No? If we come here by access() instead of execve(), we don't have MAY_OPEN but MAY_ACCESS. So we are going the old route, and permission is denied. An open will never be attempted. Of course, I've tested that before making the claim, that the problem continues to exist with access() instead of execve(). But perhaps you are referring to something else?

I think, it has to be decided, whether the ancient rule "Not even root gets to execute a binary that doesn't have a single exec bit
on it" should be enforced nowadays or not.
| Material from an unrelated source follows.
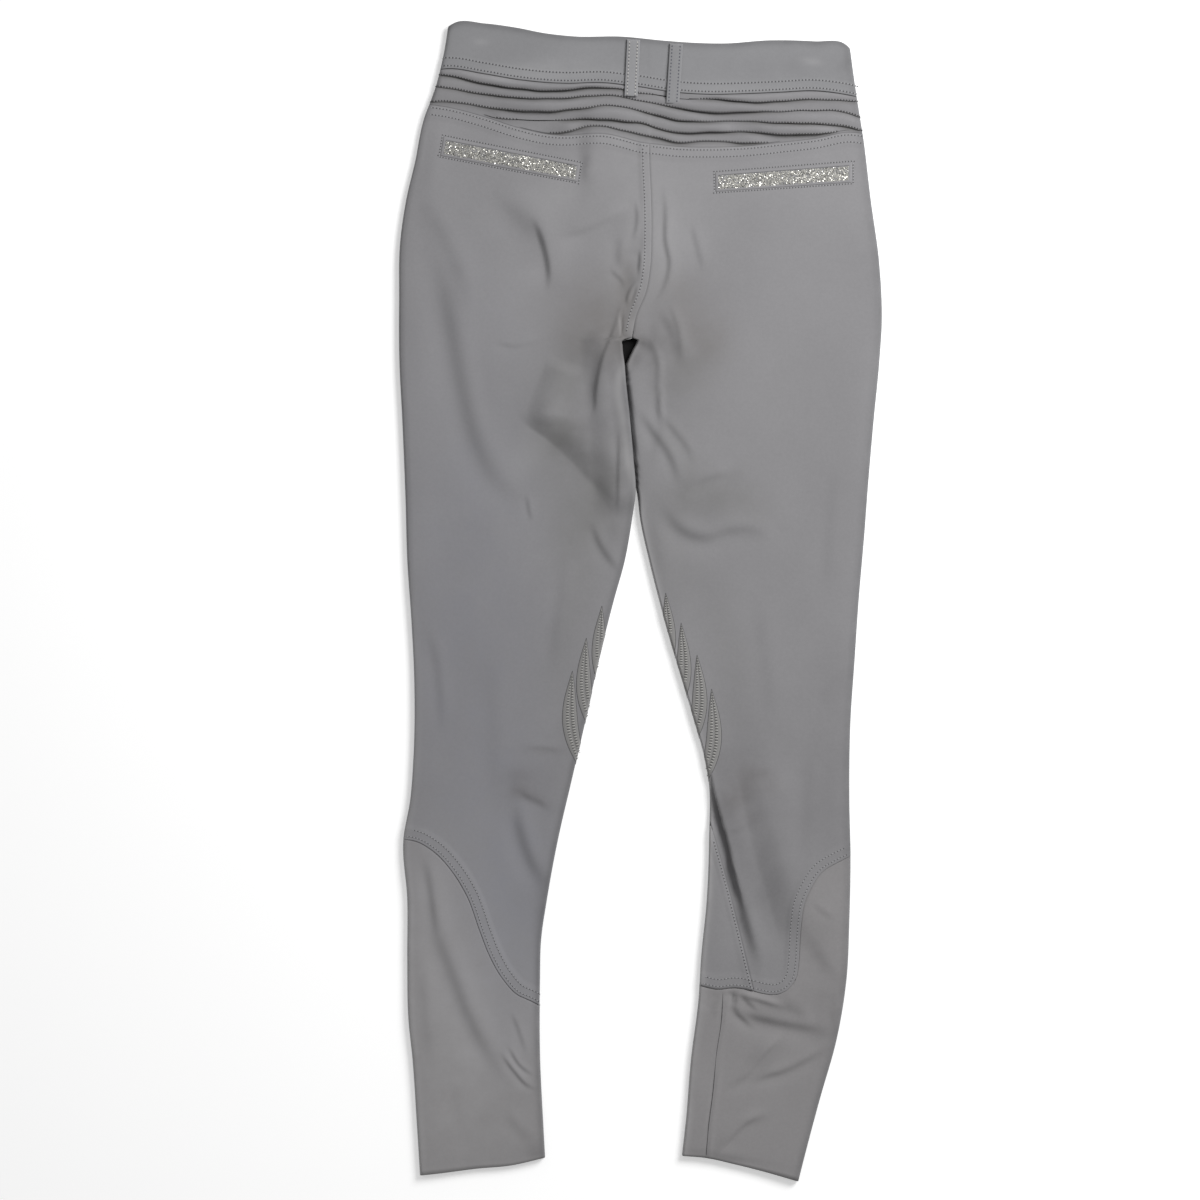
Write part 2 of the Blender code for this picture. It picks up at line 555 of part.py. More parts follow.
def make_back(side):
    left_x, right_x = side_to_side(spline(YOKE_SEAM))
    if side == "left":
        edges = outer_left, lambda y: back_edge_left(y) - SEAM_GAP / 2
        top = cut_at(YOKE_SEAM, left_x, SEAT_TOP_X, len(BACK_COLUMNS))
        bottom, low_start, height = CALF_SEAM_LEFT, 0.0, back_height_left
        low_y = bottom[-1][1]
    else:
        edges = lambda y: back_edge_right(y) + SEAM_GAP / 2, outer_right
        top = cut_at(YOKE_SEAM, SEAT_TOP_X, right_x, len(BACK_COLUMNS))
        bottom, low_start, height = CALF_SEAM_RIGHT, STRIP_PART, back_height_right
        low_y = bottom[INSEAM_POINT][1]
    rows = rows_down(SEAT_TOP_Y, low_y, *BACK_ROWS)
    x, y = plan(*edges, top, bottom, BACK_COLUMNS, rows, low_start + (1 - low_start) * BACK_COLUMNS)
    cloth(f"back_{side}", [np.stack([x, y, height(x, y)], -1)], WALL, BREECHES_GREY)


def front_points(side):
    """A front panel's points, where it lies on the surface."""
    if side == "left":
        edges = outer_left, lambda y: front_edge_left(y) - SEAM_GAP / 2
        side_x, bottom, height = FRONT_WAIST_SEAM[0][0], FRONT_CALF_SEAM_LEFT, front_height_left
        low_y = bottom[-1][1]
    else:
        edges = lambda y: front_edge_right(y) + SEAM_GAP / 2, outer_right
        side_x, bottom, height = FRONT_WAIST_SEAM[-1][0], FRONT_CALF_SEAM_RIGHT, front_height_right
        low_y = bottom[0][1]
    top = cut_at(FRONT_WAIST_SEAM, *sorted([side_x, FLY_TOP_X]))
    x, y = plan(*edges, top, bottom, FRONT_COLUMNS, rows_down(FLY_TOP_Y, low_y, *FRONT_ROWS))
    return np.stack([x, y, height(x, y)], -1)


def make_front_left():
    cloth("front_left", [front_points("left")], WALL, BREECHES_GREY, turned=True)


def make_front_right():
    """The right front turns up round the leg's inner edge at the calf, as far as the inseam."""
    under = front_points("right")
    rows = under[:, 0, 1] < INSEAM_TOP_Y + STRIP_NOTCH / 2
    edge_x, edge_y = under[rows, :1, 0], under[rows, :1, 1]
    seam_x, seam_y = points_along(CALF_SEAM_RIGHT, STRIP_PART * STRIP_COLUMNS[::-1], SEAM_GAP / 2)
    parts = (seam_x - seam_x[-1]) / (seam_x[0] - seam_x[-1])
    x = edge_x + (inseam_right(edge_y) - SEAM_GAP / 2 - edge_x) * parts
    near_seam = smooth_step(1 - (edge_y - edge_y[-1]) / STRIP_FIT)
    y = edge_y + near_seam * (seam_y - seam_y[-1])
    strip = np.concatenate([np.stack([x, y, back_height_right(x, y)], -1), under[rows, :1]], axis=1)
    cloth("front_right", [under, strip], WALL, BREECHES_GREY, turned=True)


def make_cuff(side):
    """A tube of stretch cloth: its upper half lies on its lower one."""
    over = BACK_COLUMNS
    if side == "left":
        edges, hem = (outer_left, inner_left), HEM_LEFT
        seam, front_seam = CALF_SEAM_LEFT, FRONT_CALF_SEAM_LEFT
        height, under_height = back_height_left, front_height_left
    else:
        edges, hem = (inner_right, outer_right), HEM_RIGHT
        seam, front_seam = CALF_SEAM_RIGHT, FRONT_CALF_SEAM_RIGHT
        height, under_height = back_height_right, front_height_right
        over = np.concatenate([STRIP_PART * STRIP_COLUMNS, STRIP_PART + (1 - STRIP_PART) * over[1:]])
    rows = np.linspace(0, 1, CUFF_ROWS)
    x, y = plan(*edges, seam, hem, over, rows, over**HEM_CROWDING)
    under_x, under_y = plan(*edges, front_seam, hem, FRONT_COLUMNS, rows)
    upper = np.stack([x, y, height(x, y)], -1)
    lower = np.stack([under_x, under_y, under_height(under_x, under_y)], -1)[:, ::-1]
    cloth(f"cuff_{side}", [np.concatenate([upper, lower], axis=1)], WALL, CUFF_GREY, around=True)


def make_belt_loop(side):
    top_x, top_y, low_x, low_y = BELT_LOOPS[side]
    part = np.linspace(0, 1, TRIM_STEPS)[:, None]
    across = np.array([-0.5, 0, 0.5]) * LOOP_WIDTH
    x = top_x + (low_x - top_x) * part + across
    y = np.broadcast_to(top_y + (low_y - top_y) * part, x.shape)
    z = back_height(x, y).mean(axis=1, keepdims=True) + spline(LOOP_STAND)(part) + LOOP_WALL
    points = np.stack([x, y, np.broadcast_to(z, x.shape)], -1)
    cloth(f"belt_loop_{side}", [points], LOOP_WALL, LOOP_GREY)


def rectangle_points(corners, inset, along, across):
    """Points on a slanted rectangle, inset from its sides, as rows across by columns along."""
    corners = np.array(corners)
    length = np.linalg.norm(corners[1] - corners[0])
    width = np.linalg.norm(corners[3] - corners[0])
    s = np.linspace(inset / length, 1 - inset / length, along)
    t = np.linspace(inset / width, 1 - inset / width, across)[:, None, None]
    top = corners[0] + s[:, None] * (corners[1] - corners[0])
    low = corners[3] + s[:, None] * (corners[2] - corners[3])
    return top + t * (low - top)


def make_pocket(side):
    """A frame of cloth round a strip of glitter cloth, both on the back panel."""
    corners = POCKET_FRAMES[side]
    height = {"left": back_height_left, "right": back_height_right}[side]

    def on_panel(flat):
        z = height(flat[..., 0], flat[..., 1]) + LAY_GAP + TRIM_WALL
        return np.concatenate([flat, z[..., None]], -1)

    def ring(inset):
        grid = rectangle_points(corners, inset, TRIM_STEPS, 3)
        return np.concatenate([grid[0], grid[1:, -1], grid[-1, -2::-1], grid[1:-1, 0][::-1]])

    frame = on_panel(np.stack([ring(0.0), ring(FRAME_WIDTH)]))
    cloth(f"pocket_welt_{side}", [frame], TRIM_WALL, BREECHES_GREY, around=True, turned=True)
    strip = on_panel(rectangle_points(corners, FRAME_WIDTH + SEAM_GAP, TRIM_STEPS, 3))
    cloth(f"pocket_glitter_{side}", [strip], TRIM_WALL, GLITTER_SILVER)


def main():
    for obj in list(bpy.data.objects):
        bpy.data.objects.remove(obj)
    collection = bpy.data.collections.new("riding_breeches")
    bpy.context.scene.collection.children.link(collection)
    make_waistband_back()
    make_yoke()
    make_front_left()
    make_front_right()
    for side in ("left", "right"):
        make_waistband_front(side)
        make_back(side)
        make_cuff(side)
        make_belt_loop(side)
        make_pocket(side)


main()
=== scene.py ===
"""Looks of the riding breeches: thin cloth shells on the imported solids, with folds, seams, stitching, glitter
and knee grips, lit and seen from straight above as they lie.

X runs across the breeches, Y from the hems to the waist and Z up. Tables are in millimetres, as in the part.
"""

import math
from functools import partial

import bpy
import numpy as np
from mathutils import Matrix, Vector


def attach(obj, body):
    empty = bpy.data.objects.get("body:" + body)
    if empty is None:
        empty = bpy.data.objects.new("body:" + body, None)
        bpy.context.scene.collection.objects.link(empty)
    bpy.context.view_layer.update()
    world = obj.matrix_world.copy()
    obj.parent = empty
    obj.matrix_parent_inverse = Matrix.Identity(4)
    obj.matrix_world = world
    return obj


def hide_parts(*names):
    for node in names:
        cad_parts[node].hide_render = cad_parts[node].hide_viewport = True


MM = 0.001
SEED = 11
SIDES = ("left", "right")

# Cloth
SHELL = 0.7  # thickness of a single layer
BAND_SHELL, YOKE_SHELL, TRIM_SHELL, LOOP_SHELL = 1.3, 0.45, 0.6, 1.5
SEAM_GAP = 0.3  # between two pieces that are sewn together
FRONT_EDGE = 1.0  # height of the front's outer face at its side edges
BACK_EDGE = 3.1  # the same of the back's
ROLL = 3.0  # width of the rounded stretch at a side edge
INNER_ROLL = 1.5
UNDER_ROLL = 5.0
BULGE, BULGE_AT, BULGE_WIDTH = 0.5, 11.0, 16.0  # along each leg's sides: height, place, width
WAVES, WAVE_LENGTH = 0.25, 34  # slow unevenness of the back
LOWEST, LOWEST_SOFTNESS = 3.3, 0.6  # troughs in the back level out at this height
HOLLOWS, HOLLOW_WAVES, HOLLOW_WAVE_LENGTH = 0.35, 0.2, 40  # share of the back's folds that the front has
HOLLOW_DEPTH, HOLLOW_EASE = 1.2, 14
BAND_RISE = 0.5
LAY_GAP = 0.15

# The left leg lies over the edge of the right one, from the crotch to mid thigh.
OVERLAP_LIFT, OVERLAP_FLAT, OVERLAP_RAMP = 4.6, 16.0, 22.0
OVERLAP_END, OVERLAP_END_FADE, CROTCH_FADE = 70.0, 25.0, 18.0
TUCKED_HEIGHT = 2.4  # the right leg's outer face under the left one
LIP_START = 0.2  # it comes up from under the left leg's edge this far from it
LIP_WIDTH = [(60, 1.4), (100, 1.6), (130, 2.2), (160, 2.6), (185, 2.2), (205, 1.4), (227, 1.2)]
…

How to decide that?

If no, the check can just be removed (from other filesystems, too)
If yes, then we want to deny execute access based on the client visible mode. In that case we'd have to ensure that the cache is properly aged out. I append the trivial patch here which worked for me.

Cheers
Donald

Bugzilla: https://bugzilla.kernel.org/show_bug.cgi?id=109771
Signed-off-by: Donald Buczek <[email protected]>


---
fs/nfs/dir.c | 2 ++
1 file changed, 2 insertions(+)

diff --git a/fs/nfs/dir.c b/fs/nfs/dir.c
index ce5a218..60d42b4 100644
--- a/fs/nfs/dir.c
+++ b/fs/nfs/dir.c
@@ -2439,6 +2439,8 @@ int nfs_permission(struct inode *inode, int mask)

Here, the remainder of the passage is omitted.